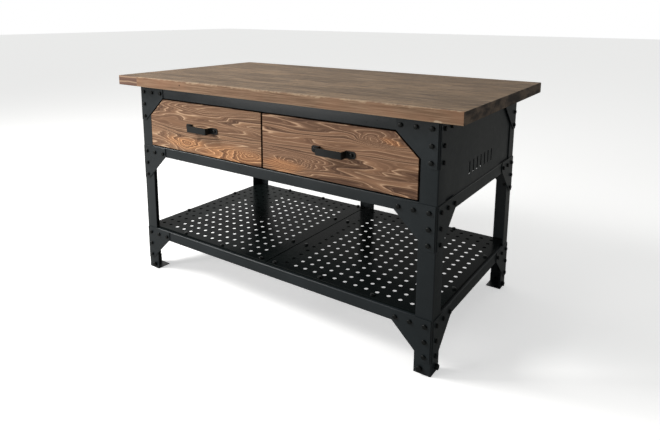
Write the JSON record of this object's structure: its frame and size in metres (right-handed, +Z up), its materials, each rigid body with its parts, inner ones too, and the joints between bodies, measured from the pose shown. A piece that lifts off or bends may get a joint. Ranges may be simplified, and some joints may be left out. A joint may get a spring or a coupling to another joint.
{
  "type": "workbench with drawers",
  "caption": "Wooden-topped workbench on a bolted steel angle frame, with side-by-side sliding drawers under the top and an open perforated storage shelf below.",
  "frame": {"origin": "on the floor, under the middle of the worktop", "axes": "+X along the length of the bench to the right as seen from the drawers, +Y from the drawer side to the back, +Z up"},
  "size_m": [1.6, 0.856, 0.9],
  "materials": {
    "bench_wood": "matt oiled, brown",
    "drawer_wood": "brushed and stained brown, satin",
    "frame_steel": "satin anthracite powder coat",
    "box_steel": "satin anthracite powder coat",
    "handle_steel": "matt black",
    "runner_steel": "zinc plated"
  },
  "bodies": {
    "frame": {"back_center_post": "frame_steel", "back_drawer_rail": "frame_steel", "back_left_foot": "frame_steel", "back_left_leg": "frame_steel", "back_panel": "frame_steel", "back_right_foot": "frame_steel", "back_right_leg": "frame_steel", "back_shelf_rail": "frame_steel", "back_top_rail": "frame_steel", "drawer_divider": "frame_steel", "front_drawer_rail": "frame_steel", "front_left_drawer_gusset": "frame_steel", "front_left_foot": "frame_steel", "front_left_leg": "frame_steel", "front_left_shelf_gusset": "frame_steel", "front_left_top_gusset": "frame_steel", "front_right_drawer_gusset": "frame_steel", "front_right_foot": "frame_steel", "front_right_leg": "frame_steel", "front_right_shelf_gusset": "frame_steel", "front_right_top_gusset": "frame_steel", "front_shelf_rail": "frame_steel", "front_top_rail": "frame_steel", "left_back_drawer_gusset": "frame_steel", "left_back_shelf_gusset": "frame_steel", "left_back_top_gusset": "frame_steel", "left_drawer_rail": "frame_steel", "left_front_drawer_gusset": "frame_steel", "left_front_shelf_gusset": "frame_steel", "left_front_top_gusset": "frame_steel", "left_inner_fixed_runner": "runner_steel", "left_outer_fixed_runner": "runner_steel", "left_shelf_rail": "frame_steel", "left_shelf_tray": "frame_steel", "left_side_panel": "frame_steel", "right_back_drawer_gusset": "frame_steel", "right_back_shelf_gusset": "frame_steel", "right_back_top_gusset": "frame_steel", "right_drawer_rail": "frame_steel", "right_front_drawer_gusset": "frame_steel", "right_front_shelf_gusset": "frame_steel", "right_front_top_gusset": "frame_steel", "right_inner_fixed_runner": "runner_steel", "right_outer_fixed_runner": "runner_steel", "right_shelf_rail": "frame_steel", "right_shelf_tray": "frame_steel", "right_side_panel": "frame_steel", "shelf_seam_channel": "frame_steel", "worktop": "bench_wood"},
    "left_drawer": {"left_drawer_front": "drawer_wood", "left_drawer_box": "box_steel", "left_handle": "handle_steel", "left_inner_drawer_runner": "runner_steel", "left_outer_drawer_runner": "runner_steel"},
    "right_drawer": {"right_drawer_front": "drawer_wood", "right_drawer_box": "box_steel", "right_handle": "handle_steel", "right_inner_drawer_runner": "runner_steel", "right_outer_drawer_runner": "runner_steel"}
  },
  "joints": [
    {"name": "left_drawer_slide", "type": "slide", "parent": "frame", "child": "left_drawer", "axis": [0, -1, 0], "range_m": [0, 0.45]},
    {"name": "right_drawer_slide", "type": "slide", "parent": "frame", "child": "right_drawer", "axis": [0, -1, 0], "range_m": [0, 0.45]}
  ]
}
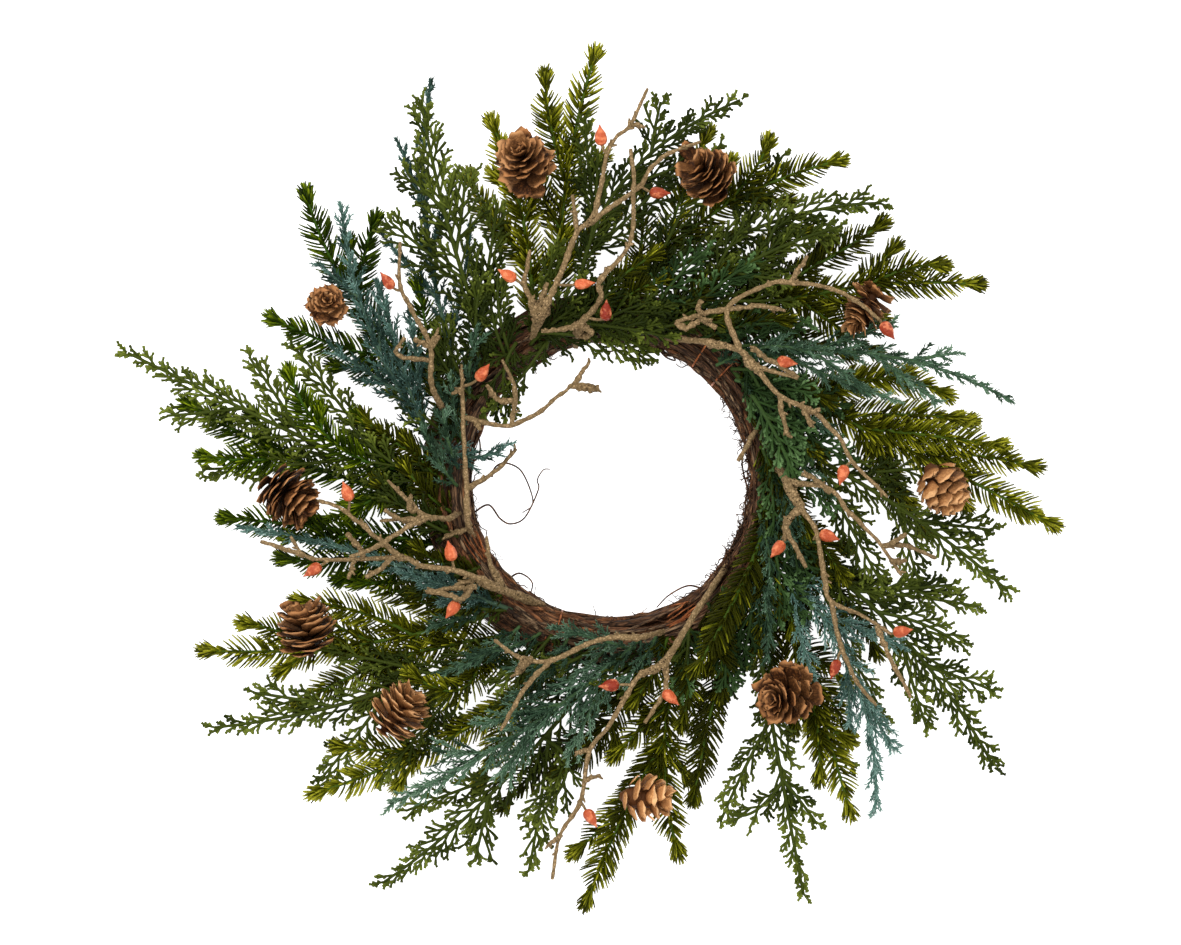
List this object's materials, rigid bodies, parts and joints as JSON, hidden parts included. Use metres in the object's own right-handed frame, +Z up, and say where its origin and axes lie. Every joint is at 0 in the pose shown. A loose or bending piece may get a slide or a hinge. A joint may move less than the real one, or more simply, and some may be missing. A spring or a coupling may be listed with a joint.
{
  "type": "evergreen wreath",
  "caption": "Round wreath of fir, cedar and juniper sprays on a twisted vine ring, with open cones, bare twigs and rose hips.",
  "frame": {"origin": "middle of the outline in plan, on the surface that the wreath lies on", "axes": "+Z up out of the wreath's front face, +Y towards the top of the wreath as hung, +X to its right seen from the front, along the longest extent"},
  "size_m": [0.602, 0.553, 0.078],
  "materials": {
    "bark": "rough dark vine bark",
    "wire": "copper-coloured binding wire",
    "fir": "fresh fir needles, satin",
    "cedar": "fresh cedar scales",
    "juniper": "blue-green juniper with a waxy bloom",
    "twig": "knobbly tan bark with coral-red hips",
    "cone": "dry brown cone scales"
  },
  "bodies": {
    "root": {"vine_ring": "bark", "binding_wire_1": "wire", "binding_wire_2": "wire", "fir_01": "fir", "fir_02": "fir", "fir_03": "fir", "fir_04": "fir", "fir_05": "fir", "fir_06": "fir", "fir_07": "fir", "fir_08": "fir", "fir_09": "fir", "fir_10": "fir", "fir_11": "fir", "fir_12": "fir", "fir_13": "fir", "fir_14": "fir", "fir_15": "fir", "fir_16": "fir", "fir_17": "fir", "fir_18": "fir", "cedar_01": "cedar", "cedar_02": "cedar", "cedar_03": "cedar", "cedar_04": "cedar", "cedar_05": "cedar", "cedar_06": "cedar", "cedar_07": "cedar", "cedar_08": "cedar", "cedar_09": "cedar", "cedar_10": "cedar", "cedar_11": "cedar", "cedar_12": "cedar", "juniper_01": "juniper", "juniper_02": "juniper", "juniper_03": "juniper", "juniper_04": "juniper", "juniper_05": "juniper", "juniper_06": "juniper", "twig_01": "twig", "twig_02": "twig", "twig_03": "twig", "twig_04": "twig", "twig_05": "twig", "twig_06": "twig", "twig_07": "twig", "twig_08": "twig", "twig_09": "twig", "twig_10": "twig", "cone_01": "cone", "cone_02": "cone", "cone_03": "cone", "cone_04": "cone", "cone_05": "cone", "cone_06": "cone", "cone_07": "cone", "cone_08": "cone", "cone_09": "cone", "cone_10": "cone"}
  },
  "joints": []
}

Required work
Quote the material exactly, leaving nothing out.

Written answer
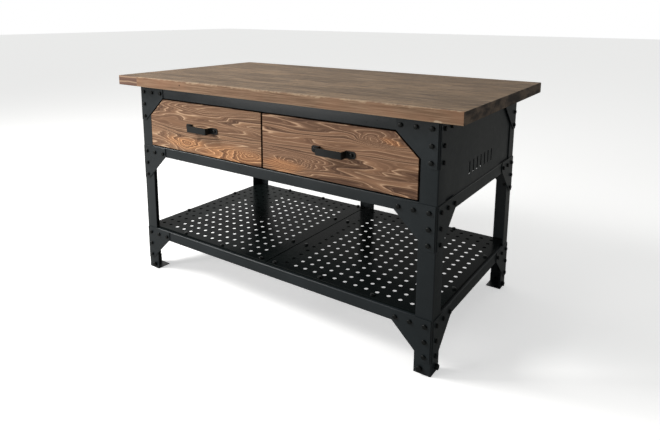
Write the JSON record of this object's structure: its frame and size in metres (right-handed, +Z up), its materials, each rigid body with its parts, inner ones too, and the joints between bodies, measured from the pose shown. A piece that lifts off or bends may get a joint. Ranges may be simplified, and some joints may be left out. A joint may get a spring or a coupling to another joint.
{
  "type": "workbench with drawers",
  "caption": "Wooden-topped workbench on a bolted steel angle frame, with side-by-side sliding drawers under the top and an open perforated storage shelf below.",
  "frame": {"origin": "on the floor, under the middle of the worktop", "axes": "+X along the length of the bench to the right as seen from the drawers, +Y from the drawer side to the back, +Z up"},
  "size_m": [1.6, 0.856, 0.9],
  "materials": {
    "bench_wood": "matt oiled, brown",
    "drawer_wood": "brushed and stained brown, satin",
    "frame_steel": "satin anthracite powder coat",
    "box_steel": "satin anthracite powder coat",
    "handle_steel": "matt black",
    "runner_steel": "zinc plated"
  },
  "bodies": {
    "frame": {"back_center_post": "frame_steel", "back_drawer_rail": "frame_steel", "back_left_foot": "frame_steel", "back_left_leg": "frame_steel", "back_panel": "frame_steel", "back_right_foot": "frame_steel", "back_right_leg": "frame_steel", "back_shelf_rail": "frame_steel", "back_top_rail": "frame_steel", "drawer_divider": "frame_steel", "front_drawer_rail": "frame_steel", "front_left_drawer_gusset": "frame_steel", "front_left_foot": "frame_steel", "front_left_leg": "frame_steel", "front_left_shelf_gusset": "frame_steel", "front_left_top_gusset": "frame_steel", "front_right_drawer_gusset": "frame_steel", "front_right_foot": "frame_steel", "front_right_leg": "frame_steel", "front_right_shelf_gusset": "frame_steel", "front_right_top_gusset": "frame_steel", "front_shelf_rail": "frame_steel", "front_top_rail": "frame_steel", "left_back_drawer_gusset": "frame_steel", "left_back_shelf_gusset": "frame_steel", "left_back_top_gusset": "frame_steel", "left_drawer_rail": "frame_steel", "left_front_drawer_gusset": "frame_steel", "left_front_shelf_gusset": "frame_steel", "left_front_top_gusset": "frame_steel", "left_inner_fixed_runner": "runner_steel", "left_outer_fixed_runner": "runner_steel", "left_shelf_rail": "frame_steel", "left_shelf_tray": "frame_steel", "left_side_panel": "frame_steel", "right_back_drawer_gusset": "frame_steel", "right_back_shelf_gusset": "frame_steel", "right_back_top_gusset": "frame_steel", "right_drawer_rail": "frame_steel", "right_front_drawer_gusset": "frame_steel", "right_front_shelf_gusset": "frame_steel", "right_front_top_gusset": "frame_steel", "right_inner_fixed_runner": "runner_steel", "right_outer_fixed_runner": "runner_steel", "right_shelf_rail": "frame_steel", "right_shelf_tray": "frame_steel", "right_side_panel": "frame_steel", "shelf_seam_channel": "frame_steel", "worktop": "bench_wood"},
    "left_drawer": {"left_drawer_front": "drawer_wood", "left_drawer_box": "box_steel", "left_handle": "handle_steel", "left_inner_drawer_runner": "runner_steel", "left_outer_drawer_runner": "runner_steel"},
    "right_drawer": {"right_drawer_front": "drawer_wood", "right_drawer_box": "box_steel", "right_handle": "handle_steel", "right_inner_drawer_runner": "runner_steel", "right_outer_drawer_runner": "runner_steel"}
  },
  "joints": [
    {"name": "left_drawer_slide", "type": "slide", "parent": "frame", "child": "left_drawer", "axis": [0, -1, 0], "range_m": [0, 0.45]},
    {"name": "right_drawer_slide", "type": "slide", "parent": "frame", "child": "right_drawer", "axis": [0, -1, 0], "range_m": [0, 0.45]}
  ]
}
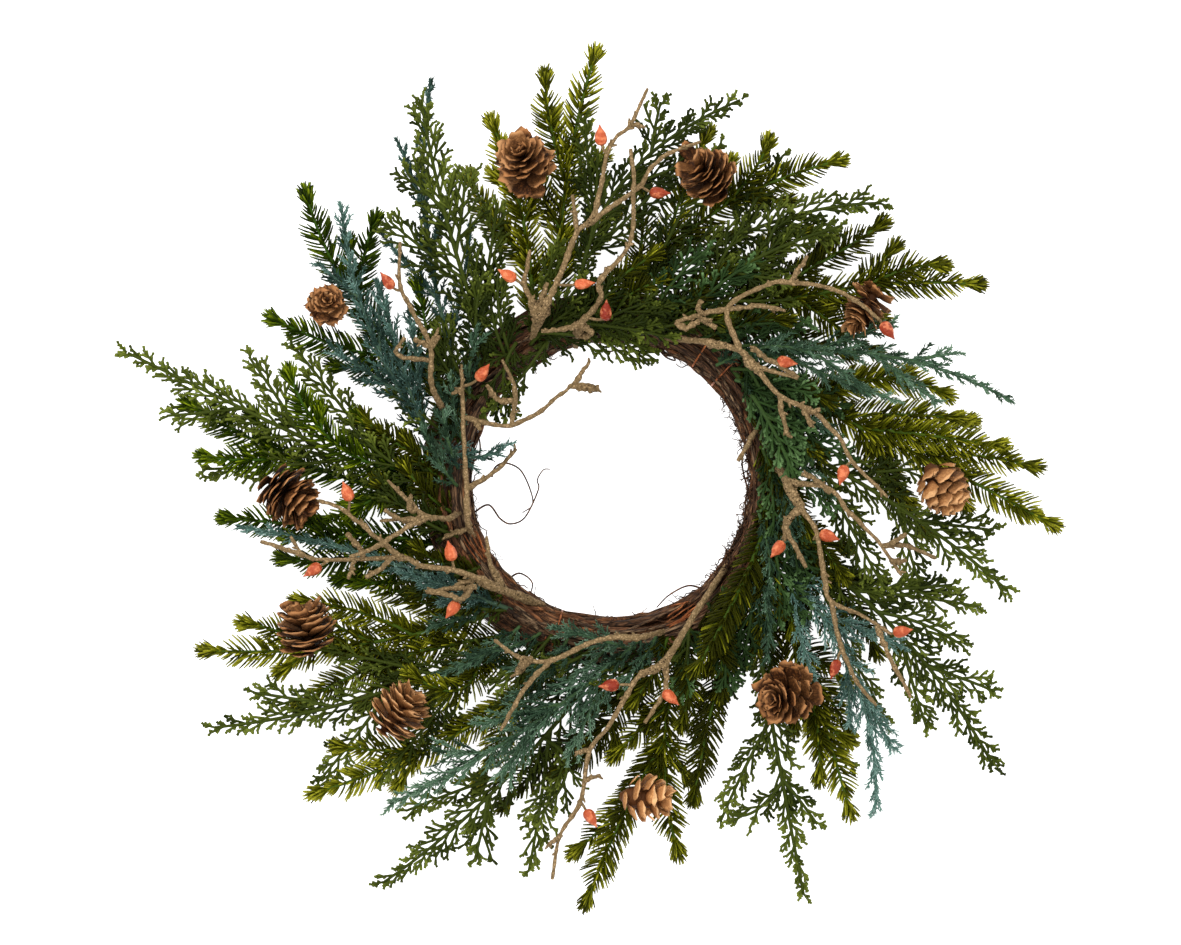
List this object's materials, rigid bodies, parts and joints as JSON, hidden parts included. Use metres in the object's own right-handed frame, +Z up, and say where its origin and axes lie. Every joint is at 0 in the pose shown. A loose or bending piece may get a slide or a hinge. A joint may move less than the real one, or more simply, and some may be missing. A spring or a coupling may be listed with a joint.
{
  "type": "evergreen wreath",
  "caption": "Round wreath of fir, cedar and juniper sprays on a twisted vine ring, with open cones, bare twigs and rose hips.",
  "frame": {"origin": "middle of the outline in plan, on the surface that the wreath lies on", "axes": "+Z up out of the wreath's front face, +Y towards the top of the wreath as hung, +X to its right seen from the front, along the longest extent"},
  "size_m": [0.602, 0.553, 0.078],
  "materials": {
    "bark": "rough dark vine bark",
    "wire": "copper-coloured binding wire",
    "fir": "fresh fir needles, satin",
    "cedar": "fresh cedar scales",
    "juniper": "blue-green juniper with a waxy bloom",
    "twig": "knobbly tan bark with coral-red hips",
    "cone": "dry brown cone scales"
  },
  "bodies": {
    "root": {"vine_ring": "bark", "binding_wire_1": "wire", "binding_wire_2": "wire", "fir_01": "fir", "fir_02": "fir", "fir_03": "fir", "fir_04": "fir", "fir_05": "fir", "fir_06": "fir", "fir_07": "fir", "fir_08": "fir", "fir_09": "fir", "fir_10": "fir", "fir_11": "fir", "fir_12": "fir", "fir_13": "fir", "fir_14": "fir", "fir_15": "fir", "fir_16": "fir", "fir_17": "fir", "fir_18": "fir", "cedar_01": "cedar", "cedar_02": "cedar", "cedar_03": "cedar", "cedar_04": "cedar", "cedar_05": "cedar", "cedar_06": "cedar", "cedar_07": "cedar", "cedar_08": "cedar", "cedar_09": "cedar", "cedar_10": "cedar", "cedar_11": "cedar", "cedar_12": "cedar", "juniper_01": "juniper", "juniper_02": "juniper", "juniper_03": "juniper", "juniper_04": "juniper", "juniper_05": "juniper", "juniper_06": "juniper", "twig_01": "twig", "twig_02": "twig", "twig_03": "twig", "twig_04": "twig", "twig_05": "twig", "twig_06": "twig", "twig_07": "twig", "twig_08": "twig", "twig_09": "twig", "twig_10": "twig", "cone_01": "cone", "cone_02": "cone", "cone_03": "cone", "cone_04": "cone", "cone_05": "cone", "cone_06": "cone", "cone_07": "cone", "cone_08": "cone", "cone_09": "cone", "cone_10": "cone"}
  },
  "joints": []
}